(JSON records of objects)
# # # # # # #

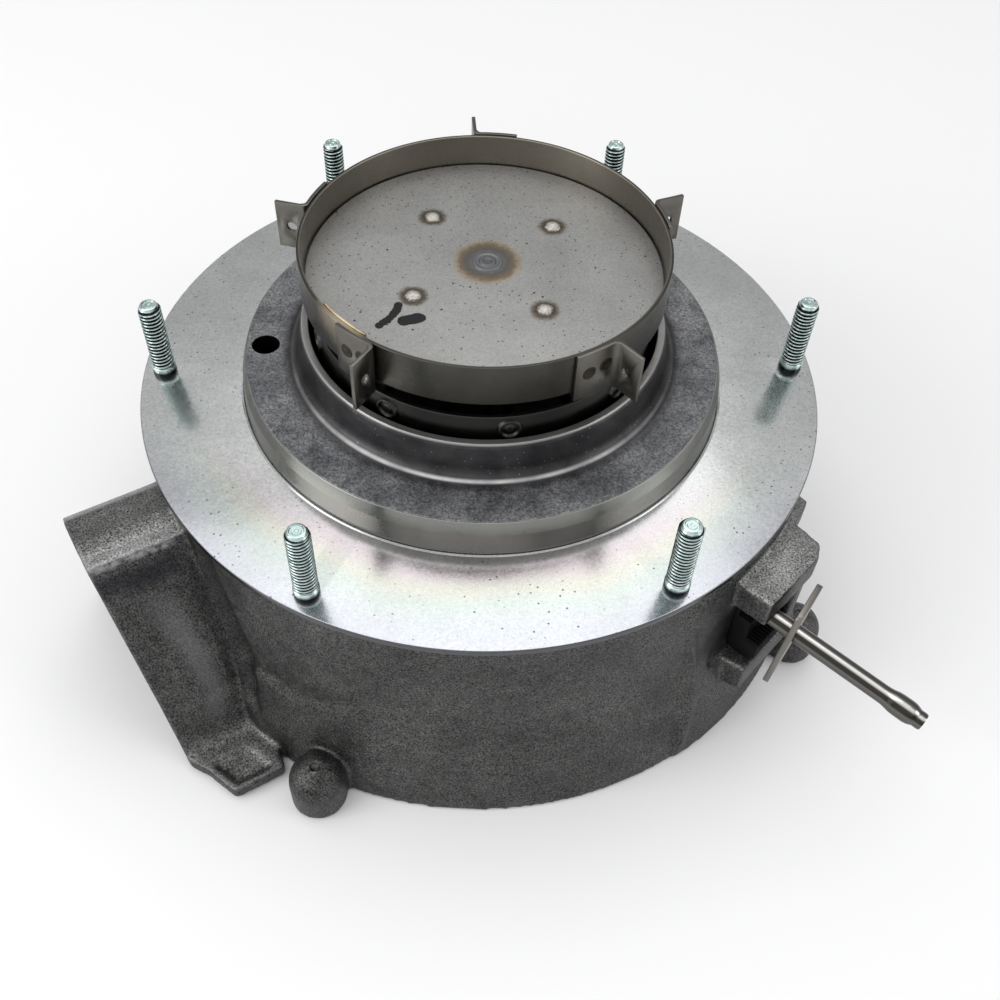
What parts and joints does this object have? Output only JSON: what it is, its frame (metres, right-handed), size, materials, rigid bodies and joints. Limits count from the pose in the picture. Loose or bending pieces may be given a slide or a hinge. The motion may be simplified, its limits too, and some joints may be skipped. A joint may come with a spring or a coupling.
{
  "type": "combustion fan",
  "caption": "Die-cast combustion-air fan with a tangential air horn, a studded burner flange, a sheet-metal flame holder, a fuel pipe stub and an internal motor and impeller.",
  "frame": {"origin": "on the shaft axis at the flat underside of the bottom cover", "axes": "+Z along the shaft towards the flame holder; +X towards the fuel pipe side; the air horn points towards -X and -Y"},
  "size_m": [0.2342, 0.2126, 0.1147],
  "materials": {
    "cast_aluminium": "die-cast, as cast and lightly tumbled, dark warm grey",
    "zinc_plate": "bright zinc plate with a faint iridescent passivation",
    "zinc_sheet": "zinc-plated sheet",
    "zinc_fastener": "blue-passivated zinc",
    "stainless_sheet": "rolled stainless sheet",
    "disc_steel": "matt rolled steel with weld tints",
    "sleeve_steel": "dark heat-resisting sheet",
    "pipe_steel": "drawn stainless tube",
    "black_rubber": "moulded rubber",
    "black_nylon": "glass-filled nylon",
    "copper_winding": "enamelled copper wire",
    "motor_iron": "laminated iron and ferrite",
    "bearing_steel": "ground steel",
    "circuit_board": "green solder resist"
  },
  "bodies": {
    "housing": {"fan_housing": "cast_aluminium", "bottom_cover": "cast_aluminium", "cover_gasket": "black_rubber", "cover_screw_1": "zinc_fastener", "cover_screw_2": "zinc_fastener", "cover_screw_3": "zinc_fastener", "cover_screw_4": "zinc_fastener", "burner_flange": "zinc_plate", "flange_stud_1": "zinc_fastener", "flange_stud_2": "zinc_fastener", "flange_stud_3": "zinc_fastener", "flange_stud_4": "zinc_fastener", "flange_stud_5": "zinc_fastener", "flange_stud_6": "zinc_fastener", "diffuser_sleeve": "sleeve_steel", "sleeve_screw_1": "zinc_fastener", "sleeve_screw_2": "zinc_fastener", "sleeve_screw_3": "zinc_fastener", "swirl_plate": "sleeve_steel", "fuel_cup": "stainless_sheet", "baffle_support": "stainless_sheet", "baffle_disc": "disc_steel", "burner_ring": "stainless_sheet", "ring_bracket_1": "stainless_sheet", "ring_bracket_2": "stainless_sheet", "ring_bracket_3": "stainless_sheet", "ring_bracket_4": "stainless_sheet", "ring_bracket_5": "stainless_sheet", "fuel_pipe": "pipe_steel", "fuel_pipe_plate": "stainless_sheet", "port_grommet": "black_rubber", "inlet_partition": "zinc_sheet", "partition_screw_1": "zinc_fastener", "partition_screw_2": "zinc_fastener", "partition_screw_3": "zinc_fastener", "partition_screw_4": "zinc_fastener", "motor_base": "cast_aluminium", "motor_screw_1": "zinc_fastener", "motor_screw_2": "zinc_fastener", "motor_screw_3": "zinc_fastener", "motor_can": "zinc_sheet", "stator_core": "motor_iron", "stator_coil_1": "copper_winding", "stator_coil_2": "copper_winding", "stator_coil_3": "copper_winding", "stator_coil_4": "copper_winding", "stator_coil_5": "copper_winding", "stator_coil_6": "copper_winding", "motor_board": "circuit_board", "lower_bearing_outer_race": "bearing_steel", "upper_bearing_outer_race": "bearing_steel"},
    "rotor": {"motor_shaft": "bearing_steel", "rotor_core": "motor_iron", "rotor_magnet": "motor_iron", "lower_bearing_inner_race": "bearing_steel", "upper_bearing_inner_race": "bearing_steel", "impeller": "black_nylon", "impeller_nut": "zinc_fastener"},
    "lower_cage": {"lower_bearing_ball_cage": "bearing_steel"},
    "upper_cage": {"upper_bearing_ball_cage": "bearing_steel"}
  },
  "joints": [
    {"name": "rotor_spin", "type": "hinge", "parent": "housing", "child": "rotor", "pos_m": [0, 0, 0.045], "axis": [0, 0, 1], "continuous": true},
    {"name": "lower_cage_spin", "type": "hinge", "parent": "housing", "child": "lower_cage", "pos_m": [0, 0, 0.0091], "axis": [0, 0, 1], "continuous": true},
    {"name": "upper_cage_spin", "type": "hinge", "parent": "housing", "child": "upper_cage", "pos_m": [0, 0, 0.0297], "axis": [0, 0, 1], "continuous": true}
  ],
  "couplings": [
    {"joint": "lower_cage_spin", "follows": "rotor_spin", "ratio": 0.402},
    {"joint": "upper_cage_spin", "follows": "rotor_spin", "ratio": 0.402}
  ]
}
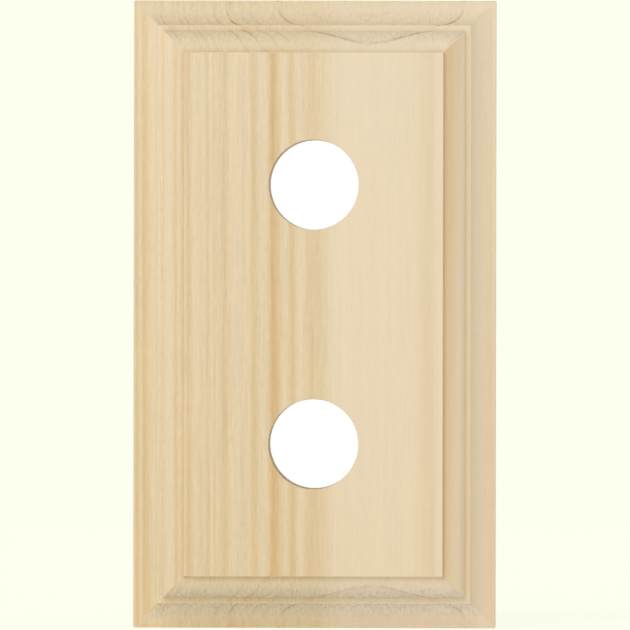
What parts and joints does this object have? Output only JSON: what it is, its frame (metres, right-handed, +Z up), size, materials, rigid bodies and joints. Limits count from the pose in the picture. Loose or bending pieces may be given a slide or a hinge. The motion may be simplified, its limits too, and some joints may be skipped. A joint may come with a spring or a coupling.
{
  "type": "socket block",
  "caption": "Upright rectangular wall block of solid pine, with a mitred cove and ovolo moulding round a raised panel that is bored through with round sockets.",
  "frame": {"origin": "centre of the flat back, on the wall", "axes": "+X across the width to the right as seen from the front, +Y into the wall, +Z up along the height; the moulded face looks along -Y"},
  "size_m": [0.089, 0.019, 0.154],
  "materials": {
    "pine": "bare planed and sanded, unfinished"
  },
  "bodies": {
    "root": {"socket_block": "pine"}
  },
  "joints": []
}
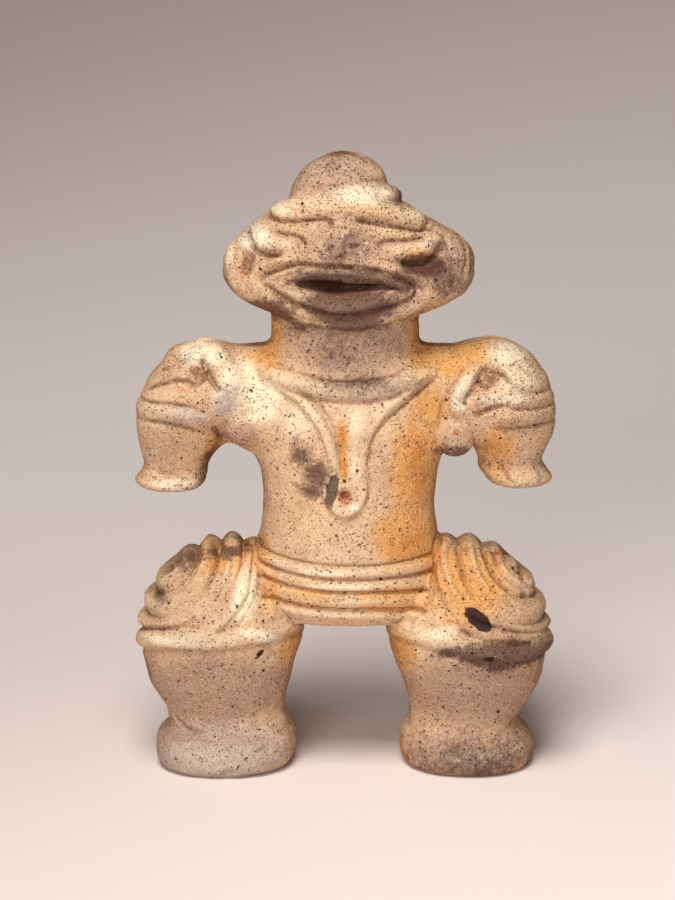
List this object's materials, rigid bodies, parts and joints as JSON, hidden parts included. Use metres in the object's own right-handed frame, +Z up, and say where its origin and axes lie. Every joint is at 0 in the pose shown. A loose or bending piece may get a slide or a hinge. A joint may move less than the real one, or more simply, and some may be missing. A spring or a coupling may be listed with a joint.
{
  "type": "clay figurine",
  "caption": "Hand-modelled fired clay figurine standing on two swollen legs, with puffed arms, a banded waist, rolled thighs and a wide face with a long mouth slit.",
  "frame": {"origin": "on the ground under the middle of the figure's bounding box", "axes": "+Z up from the soles to the crown, the face looks along -Y, +X towards the viewer's right"},
  "size_m": [0.1722, 0.0664, 0.2499],
  "materials": {
    "fired_clay": "matte, unglazed, gritty buff earthenware with fire clouds"
  },
  "bodies": {
    "root": {"figure": "fired_clay"}
  },
  "joints": []
}
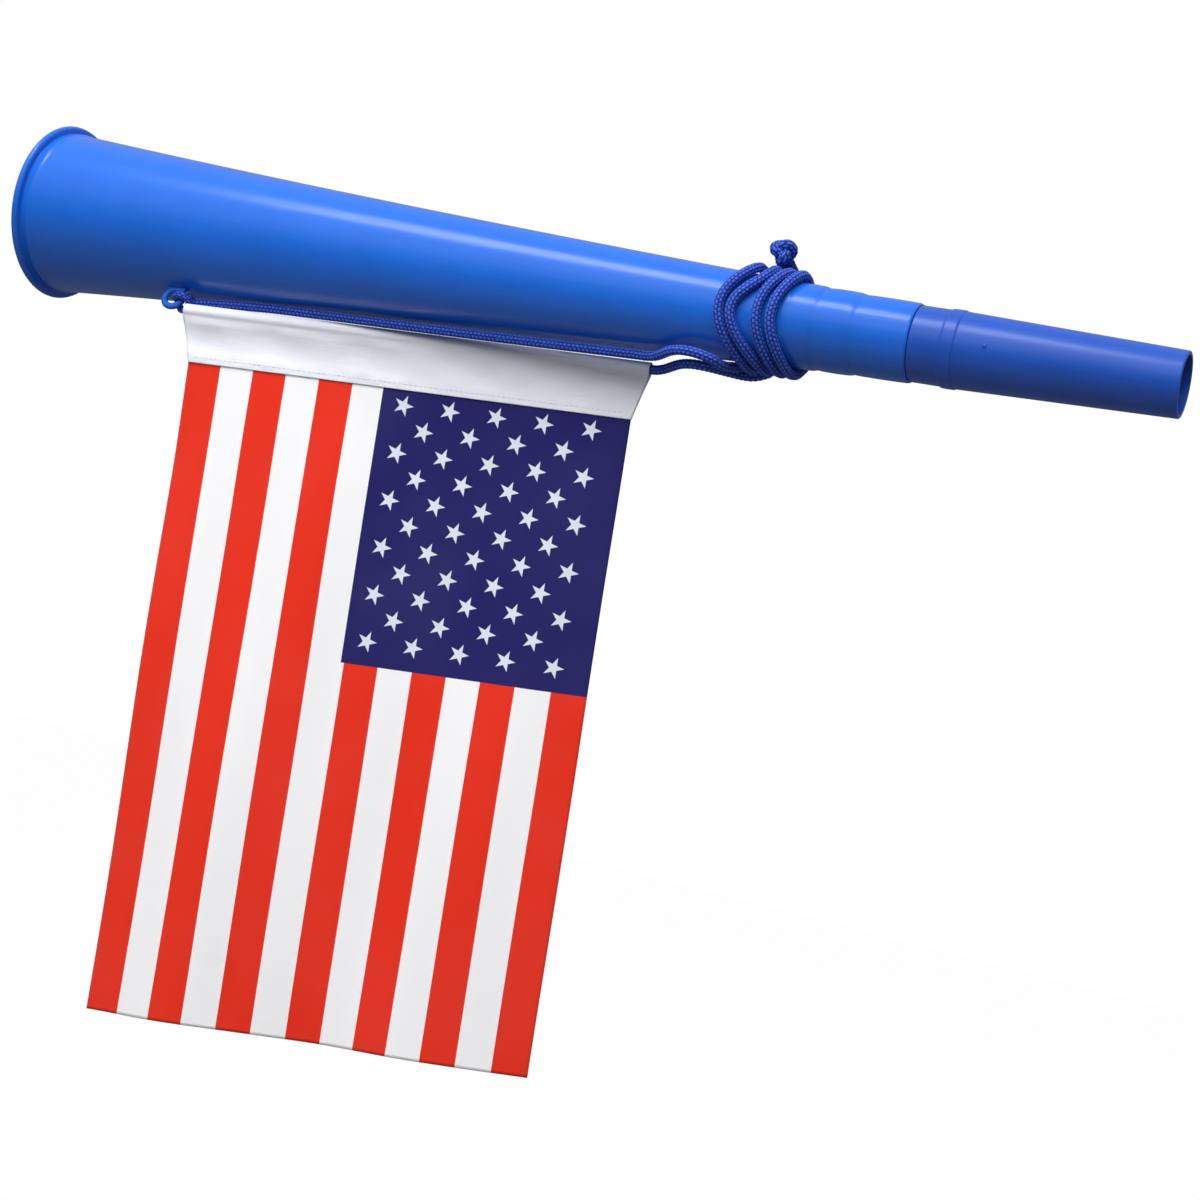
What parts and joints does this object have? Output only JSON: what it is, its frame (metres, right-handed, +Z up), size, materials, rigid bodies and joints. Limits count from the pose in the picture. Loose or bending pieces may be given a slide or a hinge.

# # # # # # #

== PROMPT ==
Extract every line from the one containing "List this object's" through the last line of the data, inclusive, exactly as written.

== RESPONSE TO THIS EXERCISE ==
List this object's materials, rigid bodies, parts and joints as JSON, hidden parts included. Use metres in the object's own right-handed frame, +Z up, and say where its origin and axes lie. Every joint is at 0 in the pose shown. A loose or bending piece may get a slide or a hinge. A joint may move less than the real one, or more simply, and some may be missing. A spring or a coupling may be listed with a joint.
{
  "type": "clay figurine",
  "caption": "Hand-modelled fired clay figurine standing on two swollen legs, with puffed arms, a banded waist, rolled thighs and a wide face with a long mouth slit.",
  "frame": {"origin": "on the ground under the middle of the figure's bounding box", "axes": "+Z up from the soles to the crown, the face looks along -Y, +X towards the viewer's right"},
  "size_m": [0.1722, 0.0664, 0.2499],
  "materials": {
    "fired_clay": "matte, unglazed, gritty buff earthenware with fire clouds"
  },
  "bodies": {
    "root": {"figure": "fired_clay"}
  },
  "joints": []
}
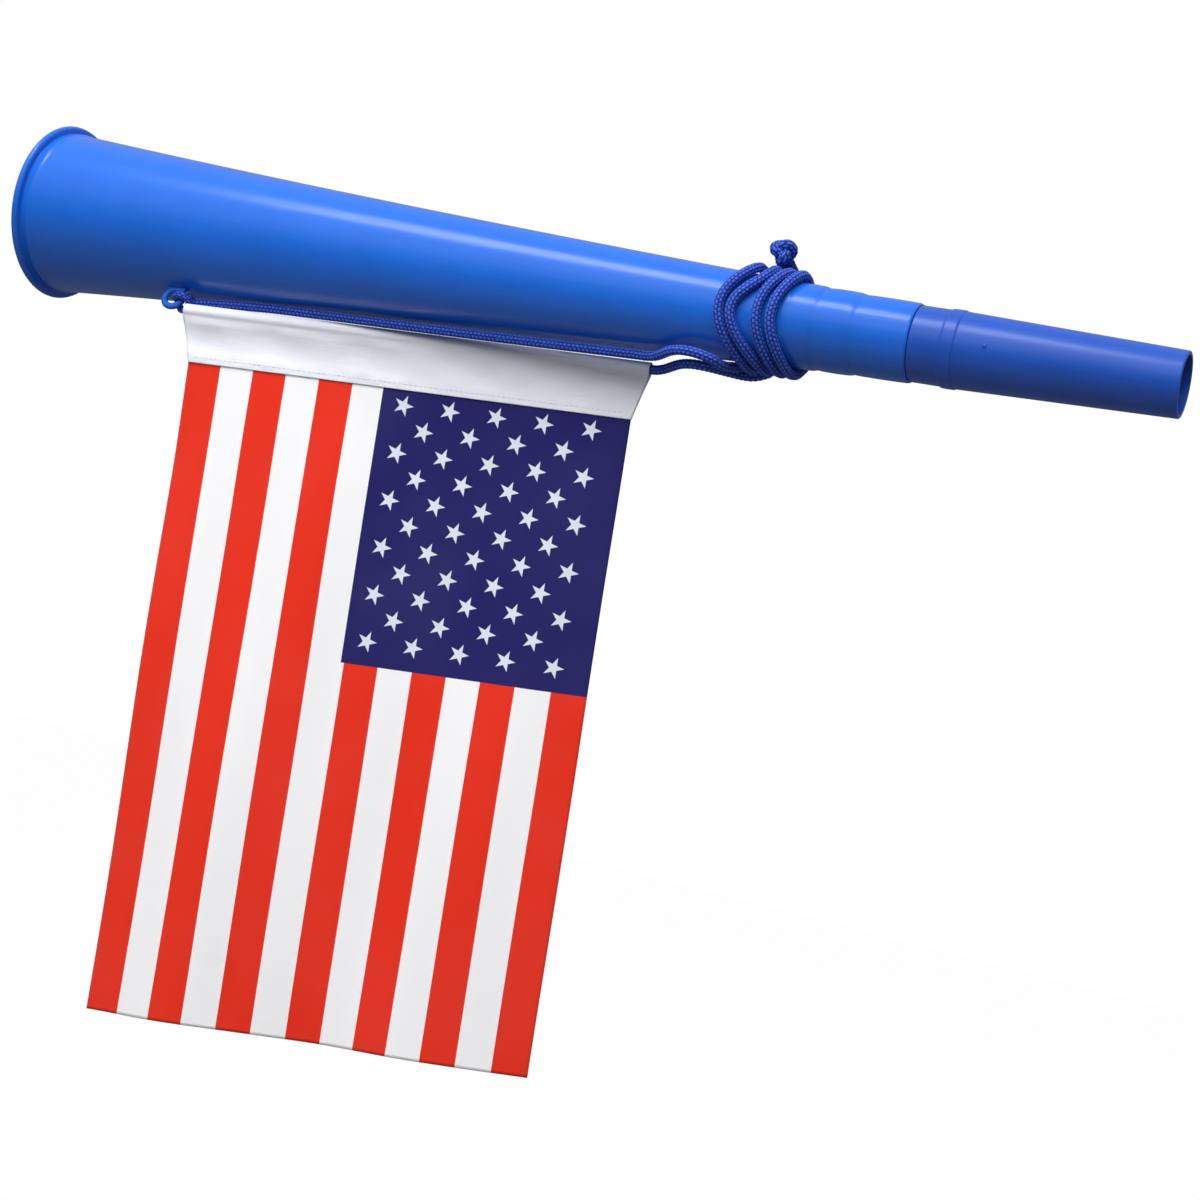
What parts and joints does this object have? Output only JSON: what it is, its frame (metres, right-handed, +Z up), size, materials, rigid bodies and joints. Limits count from the pose in the picture. Loose or bending pieces may be given a slide or a hinge.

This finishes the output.